As a global pandemic puts current gaps in resiliency–especially as they affect socioeconomic equity–in stark relief, we are witnessing those who are most vulnerable suffer disproportionately. While COVID-19 is a near-term public health crisis, climate change is an ongoing crisis with even greater stakes. The efforts we make to build climate resilience will ultimately help us weather shorter-term disasters as well. To get some answers about the resilience challenges posed by climate change, we spoke with Joyce Coffee, founder and President of Climate Resilience Consulting. Here are some of the highlights of our wide-ranging conversation.
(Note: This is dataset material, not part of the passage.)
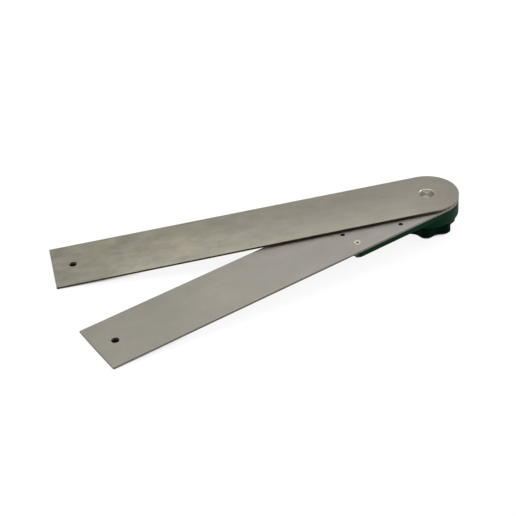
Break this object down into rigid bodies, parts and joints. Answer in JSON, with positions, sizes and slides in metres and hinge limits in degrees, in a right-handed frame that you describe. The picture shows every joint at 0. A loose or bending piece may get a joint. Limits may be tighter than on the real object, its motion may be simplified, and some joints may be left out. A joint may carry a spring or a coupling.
{
  "type": "digital protractor",
  "caption": "Two long steel blades on one locking pivot, with a display housing that reads the angle between them.",
  "frame": {"origin": "on the pivot axis, at the flat face of the lock knob, which is the lowest face", "axes": "+Z along the pivot axis, out of the plain steel side; the front blade runs along -X; the back blade is opened by 20.2 degrees towards +Y"},
  "size_m": [0.217, 0.1018, 0.0187],
  "materials": {
    "blade_steel": "rolled and fine brushed, with faint stains",
    "housing_green": "dark green moulded plastic, fine satin texture",
    "knob_green": "very dark green moulded plastic, satin",
    "button_black": "matte moulded rubber",
    "window_lens": "clear polished",
    "lcd_glass": "grey-green display glass",
    "black_rubber": "soft, matte",
    "board_laminate": "green solder mask with bare pads",
    "black_plastic": "moulded chip body",
    "ceramic": "fired ceramic",
    "bright_steel": "plated, satin",
    "shaft_steel": "turned, fine rings",
    "dark_steel": "blackened",
    "spring_brass": "thin sprung strip",
    "turned_brass": "turned",
    "washer_plastic": "dark brown friction washer"
  },
  "bodies": {
    "front": {"front_blade": "blade_steel", "housing_base": "housing_green", "housing_cover": "housing_green", "display_window": "window_lens", "lcd_panel": "lcd_glass", "zebra_strips": "black_rubber", "main_board": "board_laminate", "controller_chip": "black_plastic", "crystal_can": "bright_steel", "board_capacitors": "ceramic", "switch_domes": "bright_steel", "board_screws": "bright_steel", "battery_cell": "bright_steel", "battery_contact_positive": "spring_brass", "battery_contact_negative": "spring_brass", "blade_screws": "bright_steel", "cover_screws": "bright_steel", "shaft_bush": "turned_brass", "cover_bush": "turned_brass"},
    "back": {"back_blade": "blade_steel", "pivot_shaft": "shaft_steel", "blade_spacer": "washer_plastic", "rotor_hub": "turned_brass", "rotor_disc": "board_laminate", "hub_set_screw": "dark_steel", "retaining_ring": "dark_steel"},
    "knob_carrier": {"thrust_washer": "bright_steel"},
    "knob": {"lock_knob": "knob_green", "knob_insert": "turned_brass", "knob_cap": "housing_green"},
    "power_key": {"power_button": "button_black"},
    "zero_key": {"zero_button": "button_black"},
    "hold_key": {"hold_button": "button_black"},
    "battery_cover": {"battery_door": "housing_green"}
  },
  "joints": [
    {"name": "blade_pivot", "type": "hinge", "parent": "front", "child": "back", "pos_m": [0, 0, 0.0165], "axis": [0, 0, 1], "continuous": true},
    {"name": "knob_travel", "type": "slide", "parent": "back", "child": "knob_carrier", "axis": [0, 0, -1], "range_m": [0, 0.0008]},
    {"name": "knob_turn", "type": "hinge", "parent": "knob_carrier", "child": "knob", "pos_m": [0, 0, 0.0035], "axis": [0, 0, -1], "range_deg": [0, 360]},
    {"name": "power_press", "type": "slide", "parent": "front", "child": "power_key", "axis": [0, 0, 1], "range_m": [0, 0.0004], "stiffness_N_per_m": 1500, "springref_m": -0.0005},
    {"name": "zero_press", "type": "slide", "parent": "front", "child": "zero_key", "axis": [0, 0, 1], "range_m": [0, 0.0004], "stiffness_N_per_m": 1500, "springref_m": -0.0005},
    {"name": "hold_press", "type": "slide", "parent": "front", "child": "hold_key", "axis": [0, 0, 1], "range_m": [0, 0.0004], "stiffness_N_per_m": 1500, "springref_m": -0.0005},
    {"name": "door_slide", "type": "slide", "parent": "front", "child": "battery_cover", "axis": [-1, 0, 0], "range_m": [0, 0.02]}
  ],
  "couplings": [
    {"joint": "knob_travel", "follows": "knob_turn", "m_per_rad": 0.00012732}
  ]
}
What is climate resilience?

As a fundamental leadership goal, resilience includes improving the life and livelihood outcomes for all stakeholder groups. Climate resilience is ensuring that people are able to deal with and adapt to the impacts of climate change. As a climate resilience practitioner, I aim to build social equity as a means to create climate resilience. One way to do this is to improve livelihoods and lives in the communities that are most lacking in adaptive capacities. For instance, improving food security, local fair wage jobs and public health services can decrease the impact of climate change shocks and stresses. Overall, a vision for climate resilience entails putting social equity at the foundation of closing the gap between mitigation of greenhouse gas emissions and adapting to the changes that we can no longer avoid.

What are some of the barriers to climate resilience now?

I perceive that the financial services industry is beginning to realize that climate risks are impacting financial portfolios. There are stocks and bonds that are doing better or worse because of differences in climate change hazards, vulnerability or exposure. At the same time, as market players witness climate risks growing, they may move money out of high climate hazard areas. There is a role for government to acknowledge and address growing inequities that will come from finance moving away from risk. It’s feasible that, if federal and state policy do not double down on addressing social inequity, climate change will have significant community impacts and resilience will fail. We will end up facing problems similar to those experienced during the 2008 financial crisis–tragic foreclosure rates, disproportionately affecting black and brown people. Another element of a climate disaster-driven housing crisis could be inequitable distribution of FEMA funding to wealthier households–a troubling datapoint. Evaluation and renovation of federal and state government programs is needed to ensure leaders know who is benefitting and who is suffering as resilience-building efforts continue and take action to ensure resilience is progressive, not regressive.

So, what do we need to do toward climate resilience?

Joyce notes that states provide immense infrastructure financing for transportation, water, public housing, and so forth. States also have a lot of climate data from state climatologists and state universities, and states have an impact on bond ratings. Some states are also the beneficiary of federal disaster funds following on tragic natural disasters. With all these resources–and Louisiana has demonstrated this to the nation–a lot can be done towards climate resilience. But we need a shift to address social inequity because climate resilience requires solving for better well being, improving equity in our housing, decreasing social injustice in our criminal justice system, increasing equity in our labor - system, and removing healthcare disparities.

Of course, many of these elements of societal well-being are connected to local government action. State government has the opportunity to remove barriers and increase assets that enable local resilience action. As noted earlier, state data assets about climate change risks should inform all infrastructure capital investment decisions, modifying both infrastructure modernization and new infrastructure designs to address future scenarios of climate change. This procurement change is good governance and will save lives and protect assets now and in the future. Some state elected officials are using executive orders to identify the importance of planning for, and making tough decisions about sea level rise, creating policies that build systemic resilience for our communities.

What has been your strategy to work on climate resilience?

I work on resilience actions such as helping local government to prepare for and resist climate impacts and, increasingly in some communities, to plan for retreat. There has been less emphasis on retreat to date, but I predict that planning actively for graceful retreat from coasts, river shorelines, and wildfire areas, may in the long run ensure more socially equitable communities and bring more peace to more households. In resilience, climate change is a human issue, rather than an environmental one, and we need to focus on the best possible outcomes for our communities–even when that entails very tough decisions today. We will be grateful for them in the long run.

Joyce Coffee is the president of Climate Resilience Consulting based in Chicago, IL and a CPEX partner.